American students, and particularly girls, have “Best Friends Forever.” But not like here in China. Today is graduation day and about 8,000 undergraduate students will assemble in a large new stadium in the South Campus for this massive ceremony. (You can think of Northwest Agricultural and Forestry University as almost two Kansas State Universities combined.)
This massive ceremony is the climax of exactly four years for every one of the students. But they have had their caps and gowns for over a week and everywhere I walked, I saw clusters of students posing in full academic regalia in front of their department building.
“Tong xue” is the Chinese word for classmate. It means much more than “classmate” does in English. Our students spend an average of five-and-a-half years in college, with six out of ten changing majors at least once. But absolutely every Chinese student spends exactly four years to get their degree.

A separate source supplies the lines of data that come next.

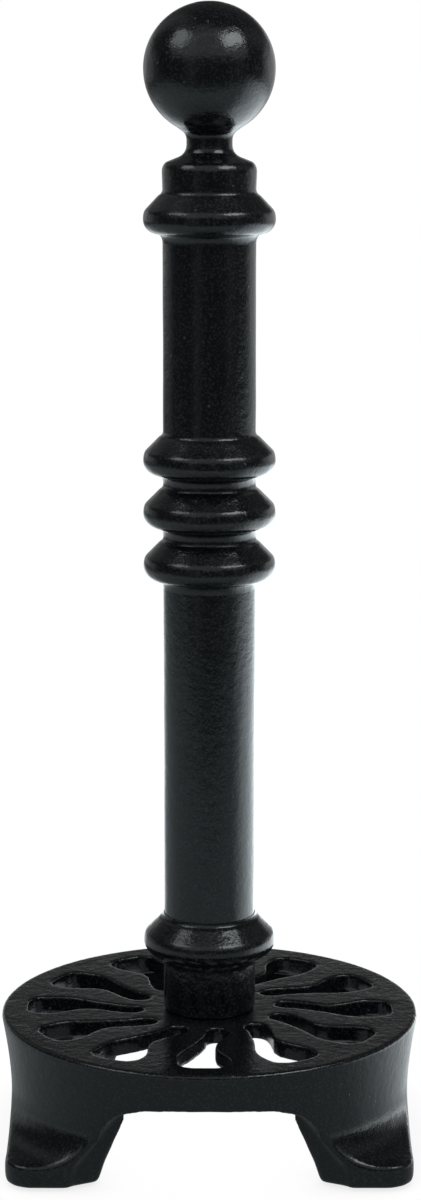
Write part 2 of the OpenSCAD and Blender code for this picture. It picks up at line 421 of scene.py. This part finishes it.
def enamel_colour(tree, grain, cloud, dust):
    """Near-black with painted highlights, as pale glints on the grain's peaks, and pale dust."""
    tint = add(tree, "MixRGB", Fac=cloud, Color1=ENAMEL_DARK, Color2=ENAMEL_PALE).outputs[0]
    # painted highlight: pale glints mixed into the colour where the grain peaks
    painted_glint = times(tree, ramp(tree, grain, 0.50, 0.64), PAINTED_GLINT_SHARE)
    tint_and_painted_glints = add(tree, "MixRGB", Fac=painted_glint, Color1=tint, Color2=PAINTED_GLINT_COLOUR).outputs[0]
    dusty = times(tree, dust, DUST_SHARE)
    return add(tree, "MixRGB", Fac=dusty, Color1=tint_and_painted_glints, Color2=DUST_COLOUR).outputs[0]


def enamel():
    """Gloss black enamel brushed over cast iron."""
    material, tree = new_tree("gloss_black_enamel")
    place = add(tree, "TexCoord").outputs["Object"]
    grain = noise_at(tree, place, GRAIN_SCALE, 2.0, Roughness=0.6)
    cloud = noise_at(tree, place, CLOUD_SCALE, 3.0, Roughness=0.55)
    dust, pit = specks(tree, place)
    rough = plus(tree, ramp(tree, cloud, 0.3, 0.7, *ENAMEL_ROUGHNESS), times(tree, grain, GRAIN_ROUGHNESS))
    surface = add(tree, "BsdfPrincipled", Base_Color=enamel_colour(tree, grain, cloud, dust),
                  Roughness=rough, Normal=enamel_relief(tree, place, grain, dust, pit))
    surface.inputs["Specular Tint"].default_value = COOL
    show(tree, surface)
    return material


def zinc():
    """Bright zinc plate with fine drawn lines along the rod."""
    material, tree = new_tree("bright_zinc")
    place = add(tree, "TexCoord").outputs["Object"]
    lines = noise_at(tree, stretched(tree, place, (2400, 2400, 120)), 1.0, 3.0)
    blotch = noise_at(tree, place, 350.0, 3.0)
    tint = add(tree, "MixRGB", Fac=blotch, Color1=(0.46, 0.48, 0.50, 1), Color2=(0.66, 0.67, 0.66, 1))
    bump = add(tree, "Bump", Strength=0.5, Distance=0.02 * MM, Height=lines).outputs[0]
    surface = add(tree, "BsdfPrincipled", Base_Color=tint.outputs[0], Metallic=1.0,
                  Roughness=ramp(tree, blotch, 0.3, 0.7, 0.22, 0.42), Normal=bump)
    show(tree, surface)
    return material


def rubber():
    """Matte black rubber with a fine moulded grain."""
    material, tree = new_tree("pad_rubber")
    place = add(tree, "TexCoord").outputs["Object"]
    grain = noise_at(tree, place, 1800.0, 2.0)
    scuff = noise_at(tree, place, 300.0, 3.0)
    tint = add(tree, "MixRGB", Fac=scuff, Color1=(0.018, 0.018, 0.018, 1), Color2=(0.05, 0.05, 0.048, 1))
    bump = add(tree, "Bump", Strength=0.6, Distance=0.05 * MM, Height=grain).outputs[0]
    show(tree, add(tree, "BsdfPrincipled", Base_Color=tint.outputs[0], Roughness=0.8, Normal=bump))
    return material


# ---------------------------------------------------------------- studio

def mirrored_floor(tree):
    """Brightness of the tabletop as the enamel mirrors it, by distance and bearing from the post."""
    place = add(tree, "NewGeometry").outputs["Position"]
    bearing = operate(tree, "VectorMath", "NORMALIZE", place).outputs["Vector"]
    reach = operate(tree, "VectorMath", "LENGTH", place).outputs["Value"]
    brightest = (math.sin(BRIGHT_BEARING), math.cos(BRIGHT_BEARING), 0)
    lean = operate(tree, "VectorMath", "DOT_PRODUCT", bearing, brightest).outputs["Value"]
    depth = add(tree, "SeparateXYZ", Vector=place).outputs[1]
    even = ramp(tree, reach, 0.05, 0.30, 0.28, 0.50)
    extra = times(tree, ramp(tree, lean, 0.10, 1.0, 0.0, 2.2), ramp(tree, reach, 0.08, 0.22, 0.25, 1.0))
    fading = ramp(tree, reach, 0.45, 1.4, 1.0, 0.22)
    near_edge = ramp(tree, depth, -0.48, -0.37, 0.38, 1.0)
    return times(tree, plus(tree, even, extra), times(tree, fading, near_edge))


def studio_floor():
    """White tabletop with a faint contact shadow. The enamel mirrors it as greys."""
    mesh = bpy.data.meshes.new("floor")
    near = [(-FLOOR_SIDE, FLOOR_FRONT, 0), (FLOOR_SIDE, FLOOR_FRONT, 0)]
    far = [(FLOOR_SIDE, FLOOR_BACK, 0), (-FLOOR_SIDE, FLOOR_BACK, 0)]
    mesh.from_pydata(near + far, [], [(0, 1, 2, 3)])
    floor = placed("floor", mesh)
    material, tree = new_tree("pale_tabletop")
    rays = add(tree, "LightPath")
    shade = add(tree, "AmbientOcclusion", Distance=SHADOW_REACH).outputs["AO"]
    seen = add(tree, "Emission", Color=WHITE, Strength=ramp(tree, shade, 0.0, 0.9, 0.80, 1.0))
    mirrored = add(tree, "Emission", Color=COOL, Strength=mirrored_floor(tree))
    both = add(tree, "MixShader", Fac=rays.outputs["Is Camera Ray"])
    tree.links.new(mirrored.outputs[0], both.inputs[1])
    tree.links.new(seen.outputs[0], both.inputs[2])
    show(tree, both)
    mesh.materials.append(material)


def mirrored_room(tree):
    """Brightness of the room as the enamel mirrors it: a window in front, a low wall behind, two bars."""
    axes = add(tree, "SeparateXYZ", Vector=add(tree, "TexCoord").outputs["Generated"])
    across, along, up = axes.outputs[0], axes.outputs[1], axes.outputs[2]
    above = ramp(tree, up, 0.27, 0.38)
    in_front = ramp(tree, along, -0.38, -0.14, 1.0, 0.0)
    window = times(tree, times(tree, above, in_front), WINDOW_LEVEL)
    behind = ramp(tree, along, 0.1, 0.6)
    low = ramp(tree, up, 0.12, 0.30, 1.0, 0.0)
    wall = times(tree, times(tree, behind, low), ramp(tree, across, -0.3, 0.3, 0.30, 0.60))
    left_bar = times(tree, ramp(tree, across, -0.75, -0.50), ramp(tree, across, -0.50, -0.25, 0.13, 0.0))
    right_bar = times(tree, ramp(tree, across, 0.55, 0.80), ramp(tree, across, 0.80, 0.95, 0.10, 0.0))
    room = plus(tree, plus(tree, left_bar, right_bar), ROOM_LEVEL)
    return plus(tree, operate(tree, "Math", "MAXIMUM", window, wall).outputs[0], room)


def studio_world():
    """White behind the object for the camera, and a dim room for everything else."""
    world = bpy.data.worlds.new("studio")
    bpy.context.scene.world = world
    world.use_nodes = True
    tree = world.node_tree
    tree.nodes.clear()
    rays = add(tree, "LightPath")
    level = mirrored_room(tree)
    colour = add(tree, "MixRGB", Fac=rays.outputs["Is Camera Ray"], Color1=level, Color2=WHITE)
    lit = add(tree, "Background", Color=colour.outputs[0], Strength=1.0)
    out = add(tree, "OutputWorld")
    tree.links.new(lit.outputs[0], out.inputs["Surface"])


def soft_box(name, direction, width, height, radiance):
    """A rectangular studio light aimed at the ball from a direction (right, toward the camera, up)."""
    right, toward, up = direction
    ball = Vector((0, 0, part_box("ball_finial")[1].z))
    light = bpy.data.lights.new(name, "AREA")
    light.shape = "RECTANGLE"
    light.size = width
    light.size_y = height
    light.energy = radiance * math.pi * width * height
    lamp = placed(name, light)
    lamp.location = ball + Vector((right, -toward, up)).normalized() * LIGHT_DISTANCE
    lamp.rotation_euler = (ball - lamp.location).to_track_quat("-Z", "Y").to_euler()


def camera():
    """Camera a little above the ball's height, looking down at the post."""
    data = bpy.data.cameras.new("camera")
    data.sensor_width = SENSOR
    data.lens = LENS
    data.clip_start = 0.05
    data.clip_end = 30
    eye = placed("camera", data)
    eye.location = CAMERA_PLACE
    eye.rotation_euler = (math.radians(90 - CAMERA_DIP), 0, 0)
    bpy.context.scene.camera = eye


# ---------------------------------------------------------------- assembly

def enamelled_pieces():
    """The seven black pieces, by the CAD node that each replaces."""
    heights = seams()
    made = {node: turned_piece(node, heights[i], heights[i + 1]) for i, node in enumerate(POST)}
    made["base_casting"] = cast_base()
    return made


def build():
    """Every piece of the stand, with its material."""
    black = enamel()
    bright = zinc()
    pad = rubber()
    for node, piece in enamelled_pieces().items():
        piece.data.materials.clear()
        piece.data.materials.append(black)
        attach(piece, "root")
        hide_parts(node)
    for node, material in (("tie_rod", bright), ("base_screw", bright), ("foot_pads", pad)):
        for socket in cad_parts[node].material_slots:
            socket.material = material


build()
studio_floor()
studio_world()
soft_box("left_box", (-0.69, 0.22, 0.69), width=0.60, height=0.50, radiance=2.2)
soft_box("right_box", (0.57, 0.38, 0.73), width=0.75, height=0.50, radiance=4.6)
camera()
bpy.context.scene.view_settings.view_transform = "Standard"
bpy.context.scene.view_settings.look = "None"
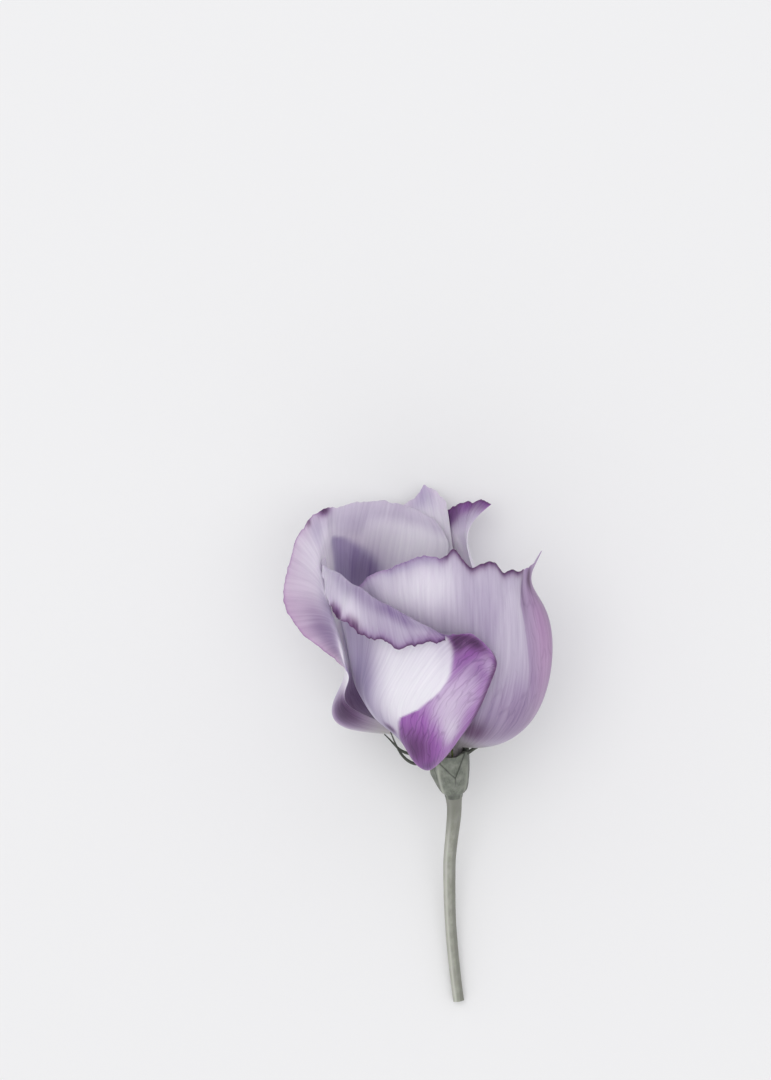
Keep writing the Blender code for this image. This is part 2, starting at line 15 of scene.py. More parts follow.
import bmesh
import bpy
import numpy as np
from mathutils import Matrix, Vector


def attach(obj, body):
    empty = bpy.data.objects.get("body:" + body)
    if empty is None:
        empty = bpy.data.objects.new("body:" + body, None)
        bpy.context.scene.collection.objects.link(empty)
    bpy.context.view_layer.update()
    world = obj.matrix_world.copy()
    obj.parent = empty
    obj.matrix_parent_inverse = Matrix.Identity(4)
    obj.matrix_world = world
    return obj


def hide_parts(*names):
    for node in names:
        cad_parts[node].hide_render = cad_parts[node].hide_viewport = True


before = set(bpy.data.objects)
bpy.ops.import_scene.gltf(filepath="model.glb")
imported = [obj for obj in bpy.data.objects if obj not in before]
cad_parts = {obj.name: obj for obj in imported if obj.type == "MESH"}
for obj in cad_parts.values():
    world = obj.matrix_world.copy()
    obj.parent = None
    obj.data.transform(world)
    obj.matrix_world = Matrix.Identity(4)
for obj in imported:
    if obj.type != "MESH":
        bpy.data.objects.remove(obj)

log = logging.getLogger("lisianthus")

MM = 0.001
SHIFT = np.array([0.14, 0.94, 0.0])      # brings the middle of the whole to the origin, as in the solids
CALYX_BASE = np.array([8.0, -11.6, 13.1])
CALYX_AXIS = np.array([-0.06, 0.927, 0.37])
CLAW_FOOT_AT = np.array([7.55, -5.6, 15.5])
CLAW_NECK_AT = np.array([7.22, -0.6, 17.5])
CLAW_FOOT_RADII = (2.4, 2.45)            # from one side of a petal's claw to the other
CLAW_NECK_RADII = (2.45, 2.8)
BLOOM_AXIS = np.array([-0.309, 0.861, 0.408])

Net = tuple[tuple[tuple[float, float, float], ...], ...]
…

All four years they live in the same dormitory room—six to a room. The block of about ten rooms (sixty students) are all in the same major, and they live in this block all four years. They travel to their classes as a group, similar to U.S. middle school students. Generally, 60 or 120 students attend each class. Each group of 60 elects one student leader who is in charge of coordinating them. This “class monitor,” for lack of a better name, has heavy responsibilities as a go-between with faculty. If a student is not showing up in class, the teacher calls the class monitor to get the absent student back in class. They select this class leader among their classmates during their first few weeks of compulsory military training before their freshman year begins.
When I taught two entomology clusters in spring of 2012, the provincial government announced an extended weekend vacation (grave-sweeping festival) that canceled Monday classes on short notice. Instead, we would meet the following Saturday. I asked, how will all the students know of this last minute switch? They will know, I was told. Every one of them showed up.
This tight-knit class organization was also useful when, literally on a moment’s notice, they diverted to a new classroom when an overhead PowerPoint projector broke down in the prior class.
Cell phones and messaging is phenomenally cheap in China. Every student has a phone and they use a group messaging system “QQ” to stay continually in touch. But unlike American students who think they are part of a network with their distant friends they rarely see, through Facebook or other media formats, these students live together and eat together and attend class together every day. They are one big family for four years.
The class that begins together and stays together pretty much graduates together. I asked one student if any drop out. In a group of sixty, yes a few will not be in graduation today. Although they passed the gao kao test at the end of high school, and usually with high scores to enter this university (this is a Rank 1 school), a few do not have the “right stuff” to complete college. There are personal emergencies back home. A few have what we would call nervous breakdowns. This school also must take a quota of students from the impoverished areas of Xinjiang, Tibet, Inner Mongolia, etc. These students often have lower scores and have more difficulty.
Failure in classes—when parents and grandparents have sacrificed so much to get their student to college—can generate terrible feelings of shame. A few students drop out and return home to forever live a poor life where their failure is never spoken but everpresent. A few cannot face this and jump from the tallest campus building, although thankfully, this is becoming less common.
Such bad outcomes would be more common, but this 4-year comradery provides a family support for many students. They help each other get through. Thus in four years, these classmates have formed bonds that we rarely see except perhaps in fraternities and sororities, or the dedicated resident hall communities at Harvard, etc.
This graduating class will have classmates that will be special forever. Even though they disperse across China, they will keep in close touch. If they are in businesses that supply each other, the arrangements will be mutually advantageous.
Much more than in the West, classmates in China will be best friends forever.